The blog post should be in HTML format in a file called index.html, submitted along with any necessary supporting files (e.g., images). One simple way to create an HTML file is to write your blog post in a Jupyter notebook then Download As HTML. You can embed images in Markdown using syntax like: ![](name_of_image.png).
Notebooks
Your blog post should also provide links to the Jupyter notebooks (in .ipynb format) containing the details of your analysis. These notebooks should be correct, clear, and convincing according to the guidelines used for many labs in this course. The audience here is an interested reader of your blog post who wants to dive into the details of your analysis, and potentially reproduce it - as such, the notebooks together should contain everything needed to reproduce your results.
Submission
Submit a single zip file to Canvas containing:
An index.html file containing your blog post.
Any supporting images or other files needed for your blog post
The notebooks (in .ipynb format) with your full analysis, with names matching those linked from the HTML file.
Submissions will be posted on the course webpage and linked from a final project showcase page for posterity.
Final Presentations
1:00pm - 3:00pm on Tuesday, 12/7
We will use our final exam slot to give brief (~5 minute) presentations of the final projects.

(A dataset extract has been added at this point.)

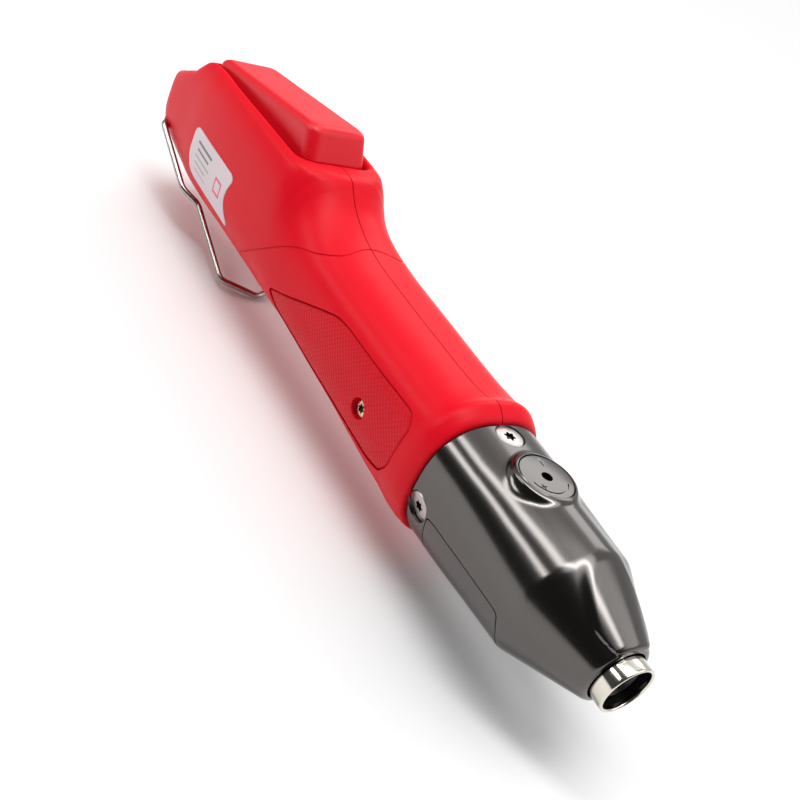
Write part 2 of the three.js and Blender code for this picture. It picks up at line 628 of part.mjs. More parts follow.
// Clutch: spring seat moved by the adjuster, spring, plate.
const seat = tubeX(-54, -48, 4.55, 12.6, 32)
  .subtract(block(DIAL_X - 1.17, DIAL_X + 1.17, -4.6, 4.6, 9.3, 14));
part("spring_seat", seat, STEEL);
part("clutch_spring", coil(0, -47.9, -38.5, 8.2, 0.75, 4.5, 0, 0, 5, 10), STEEL);
part("clutch_plate", tubeX(-38.2, -35.2, 4.3, 11.2, 28), DARK_STEEL);

// Planetary stage.
const ring = rodX(-71.4, GEAR_FRONT + 1, 13.5, 40).subtract(plateX(gearOutline(RING_TEETH, true), -75, -55));
part("ring_gear", ring, DARK_STEEL);
const sun = plateX(gearOutline(SUN_TEETH, false, Math.PI / SUN_TEETH), GEAR_BACK, GEAR_FRONT)
  .subtract(rodX(-80, -60, 1.3, 14));
part("sun_pinion", sun, BRASS);
let carrier = rodX(-62, -58.8, 11.6, 36).add(rodX(-59, -33, 4.1, 24));
for (let k = 0; k < 3; k++) {
  const a = (2 * Math.PI * k) / 3;
  const y = PLANET_CENTRE_R * Math.cos(a);
  const z = PLANET_CENTRE_R * Math.sin(a);
  const outline = gearOutline(PLANET_TEETH, false, a + Math.PI / PLANET_TEETH);
  const seat = new THREE.Matrix4().makeTranslation(0, y, z);
  const planet = placed(plateX(outline, GEAR_BACK, GEAR_FRONT), seat);
  part("planet_gear_" + (k + 1), planet.subtract(rodX(-80, -55, 1.35, 14, y, z)), STEEL);
  carrier = carrier.add(rodX(-69.6, -61, 1.2, 12, y, z));
}
part("planet_carrier", carrier, STEEL);

// Output spindle with its hex socket, retaining collar and ball hole.
const spindle = latheX([
  [-35, 0], [-35, 10], [-31.6, 10], [-31.6, SPINDLE_R], [-24.1, SPINDLE_R], [-24.1, 6.9], [-22.6, 6.9],
  [-22.6, SPINDLE_R], [-3.4, SPINDLE_R], [-2.6, SPINDLE_R - 0.7], [-2.6, 0],
], 28)
  .subtract(rodX(-36, -32.4, 4.4, 24))
  .subtract(plateX(hexagon(HEX_FLATS), -19, 0))
  .subtract(rodY(2, 7, 1.3, -11.3, 0, 14));
part("output_spindle", spindle, NICKEL);
part("detent_ball", solid(shift(new THREE.SphereGeometry(1.12, 8, 6), -11.3, 4.32, 0)), STEEL);
part("nose_bush", tubeX(-30.9, -24.5, 5.5, 8.95, 32), BRASS);
const sleeve = latheX([
  [-SLEEVE_LENGTH, 5.55], [-SLEEVE_LENGTH, SLEEVE_R - 0.3], [-SLEEVE_LENGTH + 0.4, SLEEVE_R],
  [-0.9, SLEEVE_R], [-0.3, SLEEVE_R - 0.12], [0, SLEEVE_R - 0.5], [-0.1, SLEEVE_R - 0.85], [-1.2, 6.75],
  [-7.7, 6.75], [-12.5, 5.55],
], 40, 0, 0, true);
part("nose_sleeve", sleeve, NICKEL);
part("sleeve_spring", coil(0, -22.4, -14.2, 6.2, 0.4, 4, 0, 0, 5, 10), STEEL);

// Motor.
const can = rodX(MOTOR_BACK, MOTOR_FRONT, MOTOR_R, 36)
  .subtract(rodX(MOTOR_BACK - 1, MOTOR_FRONT - 1.2, MOTOR_R - 1, 36))
  .subtract(rodX(-80, -70, 3.2, 20));
part("motor_can", can, STEEL);
part("gear_plate", tubeX(-75.8, -71.7, 3.2, 13.5, 36), DARK_STEEL);
part("motor_end_bell", latheX([
  [-130.5, 1.9], [-130.5, 5], [-127.6, 5.6], [-127.6, MOTOR_R - 0.4], [MOTOR_BACK - 0.2, MOTOR_R - 0.4],
  [MOTOR_BACK - 0.2, 1.9]], 32, 0, 0, true), BLACK);
const magnet = (side) => tubeX(-119, -81, 10.9, 12.2, 28)
  .intersect(block(-130, -70, -20, 20, side > 0 ? 5 : -20, side > 0 ? 20 : -5));
part("magnet_upper", magnet(1), DARK_STEEL);
part("magnet_lower", magnet(-1), DARK_STEEL);
part("rotor_shaft", rodX(-132.5, -62.6, 1.2, 16), STEEL);
part("rotor_core", tubeX(-113, -84, 1.45, 10.4, 24), COPPER);
part("commutator", tubeX(-121.5, -115, 1.45, 5, 20), COPPER);

// Lever: raked front, top falling to the rear, hollow from below.
const LEVER_TILT = 0.168;
const LEVER_FRONT = -180.9;
const LEVER_REAR = -251.4;
function leverRing(z, half, front, rear, tilt, inset) {
  const f = front - inset;
  const r = rear + inset;
  const h = half - inset;
  const side = [
    [f, h - 3.4], [f - 0.4, h - 1.9], [f - 1.2, h - 0.7], [f - 2.8, h - 0.1], [f - 6, h],
    [r + 12, h - 0.2], [r + 3, h - 0.6], [r + 1, h - 1.2], [r, h - 3],
  ];
  const rise = (x) => z + tilt * (x + 185.6);
  return [
    ...side.map(([x, y]) => [x, y, rise(x)]),
    ...side.slice().reverse().map(([x, y]) => [x, -y, rise(x)]),
  ];
}
const leverHollow = skin([
  leverRing(15, LEVER_HALF - 2, LEVER_FRONT - 2, -239.5, 0, 0),
  leverRing(28.2, LEVER_HALF - 2.1, LEVER_FRONT - 2.6, -239.5, LEVER_TILT, 0),
  leverRing(35.6, LEVER_HALF - 2.8, LEVER_FRONT - 6.4, -239.5, LEVER_TILT, 0),
]);
const lever = skin([
  leverRing(19.5, LEVER_HALF, LEVER_FRONT, LEVER_REAR, 0, 0),
  leverRing(28.2, LEVER_HALF + 0.1, LEVER_FRONT, LEVER_REAR, LEVER_TILT, 0),
  leverRing(37.3, LEVER_HALF - 0.7, LEVER_FRONT - 4.2, LEVER_REAR - 0.2, LEVER_TILT, 0),
  leverRing(38.3, LEVER_HALF - 0.9, LEVER_FRONT - 4.8, LEVER_REAR - 0.2, LEVER_TILT, 0.5),
  leverRing(38.7, LEVER_HALF - 1.2, LEVER_FRONT - 5.5, LEVER_REAR - 0.2, LEVER_TILT, 1.4),
])
  .subtract(leverHollow)
  .add(rodZ(24.8, 34, 2.3, SWITCH_X, 0, 16))
  .add(rodZ(24, 36, 4, LEVER_SPRING_X, 0, 16))
  .subtract(rodY(-14, 14, 1.65, LEVER_PIVOT[0], LEVER_PIVOT[1], 14));
part("lever", lever, RED);
part("lever_spring", coil(2, WELL_FLOOR + 0.15, 23.8, 3, 0.4, 5, LEVER_SPRING_X, 0, 5, 9), STEEL);

// Start switch and its plunger.
part("switch_plunger", rodZ(8.9, 24.5, 2.1, SWITCH_X, 0, 18), BLACK);
part("switch_body", block(SWITCH_X - 8, SWITCH_X + 7, -6, 6, 0.5, 11.5)
  .subtract(rodZ(4, 12, 2.35, SWITCH_X, 0, 18)), BLACK);

// Electronics and the power inlet in the tail.
part("control_board", block(-247, -212, -9.5, 9.5, -8.6, -7), GREEN);
part("filter_capacitor", rodZ(-6.8, 6.5, 5, -236, 0, 20), BLACK);
const inlet = latheX([
  [-273, 0], [-273, 6], [-269.2, 6], [-269.2, 7.2], [-266.8, 7.2], [-266.8, 5], [-262.5, 5], [-262.5, 0],
], 24, 0, 1.5).subtract(tubeX(-274, -264, 1, 3.2, 18, 0, 1.5));
part("power_inlet", inlet, BLACK);
const LEAD_R = 0.7;
const PLUS_LEAD = [[-130.8, 3.2, 0], [-140, 3.6, -2], [-170, 6, -6], [-192, 4, 2], [-194.6, 4, 6]];
const MINUS_LEAD = [
  [-130.8, -3.2, 0], [-140, -3.6, -3], [-175, -5, -5.6], [-200, -5, -6.4], [-211.5, -4, -7.8],
];
part("lead_positive", wire(rounded(PLUS_LEAD, 2, 2), LEAD_R, 6), RED);
part("lead_negative", wire(rounded(MINUS_LEAD, 2, 2), LEAD_R, 6), BLACK);
part("lever_pin", rodY(-14.9, 14.9, 1.5, LEVER_PIVOT[0], LEVER_PIVOT[1], 16), STEEL);

// Bail and its bushes.
const bush = (y0, y1) => latheY(
  [[y0, 1.25], [y0, 2.3], [y1, 2.3], [y1, 1.25]], 20, BAIL_PIVOT[0], BAIL_PIVOT[1], true,
);
part("bail_bush_right", bush(-16, -12.7), BRASS);
part("bail_bush_left", bush(12.7, 16), BRASS);
const bailPoint = (u, y) => {
  const a = THREE.MathUtils.degToRad(BAIL_OPEN);
  return [BAIL_PIVOT[0] + u * Math.cos(a), y, BAIL_PIVOT[1] - u * Math.sin(a)];
};
const halfBail = [
  bailPoint(0, BAIL_HALF - 4.2),
  bailPoint(0, BAIL_HALF),
  bailPoint(BAIL_ARM, BAIL_HALF),
  bailPoint(BAIL_ARM + BAIL_JOG, BAIL_JOG_HALF),
  bailPoint(BAIL_ARM + BAIL_JOG + BAIL_LOWER_ARM, BAIL_JOG_HALF),
];
const tip = bailPoint(BAIL_ARM + BAIL_JOG + BAIL_LOWER_ARM + BAIL_TIP, 0);
const bailPath = [...halfBail, tip, ...halfBail.slice().reverse().map(([x, y, z]) => [x, -y, z])];
part("bail", wire(rounded(bailPath, 1.9, 3), BAIL_WIRE_R, 8), STEEL);

group.position.set(136.5, 0, 32.2);
export default group;
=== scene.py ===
import json
import math

import bpy
import numpy as np
from mathutils import Matrix, Vector


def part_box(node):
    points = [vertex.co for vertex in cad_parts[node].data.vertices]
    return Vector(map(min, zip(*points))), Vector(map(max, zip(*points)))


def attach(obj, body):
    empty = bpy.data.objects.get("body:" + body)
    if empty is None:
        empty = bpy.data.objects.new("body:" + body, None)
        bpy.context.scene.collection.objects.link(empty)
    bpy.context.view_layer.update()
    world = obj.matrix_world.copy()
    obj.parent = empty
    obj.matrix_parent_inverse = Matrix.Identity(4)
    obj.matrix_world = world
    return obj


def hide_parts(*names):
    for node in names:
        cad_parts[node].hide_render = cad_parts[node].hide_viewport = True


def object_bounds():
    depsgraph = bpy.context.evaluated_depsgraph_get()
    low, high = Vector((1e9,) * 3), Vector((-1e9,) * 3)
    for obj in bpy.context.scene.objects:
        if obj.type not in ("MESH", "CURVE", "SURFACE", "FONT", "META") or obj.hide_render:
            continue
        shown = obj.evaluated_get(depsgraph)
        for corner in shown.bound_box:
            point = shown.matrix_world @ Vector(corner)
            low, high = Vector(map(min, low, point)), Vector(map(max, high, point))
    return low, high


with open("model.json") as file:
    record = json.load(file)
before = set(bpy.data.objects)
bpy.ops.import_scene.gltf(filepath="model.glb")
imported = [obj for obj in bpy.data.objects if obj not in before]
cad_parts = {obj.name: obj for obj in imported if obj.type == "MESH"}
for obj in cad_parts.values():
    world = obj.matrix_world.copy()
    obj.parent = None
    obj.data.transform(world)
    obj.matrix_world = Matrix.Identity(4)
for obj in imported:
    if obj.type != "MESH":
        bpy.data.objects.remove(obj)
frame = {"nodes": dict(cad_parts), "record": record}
cad_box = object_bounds()

# Lengths are millimetres in the tool's own frame until a mesh is made:
# nose rim at x = 0, +X forward, +Z towards the lever, +Y to the tool's left.
MM = 0.001
NOSE_LOW, NOSE_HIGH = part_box("nose_sleeve")
AXIS = np.array((NOSE_HIGH.x, 0.0, (NOSE_LOW.z + NOSE_HIGH.z) / 2))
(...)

These are informal presentations that will give you a chance to see the fun and interesting results found by other groups. You may make separate presentation slides, or just show and talk about your blog post, but make sure that you’re keeping it short and talking about the highlights of what was interesting about your findings. If you have slides or any other visuals to show, you will need to send them to me the night before the presentation so we can present from a single computer.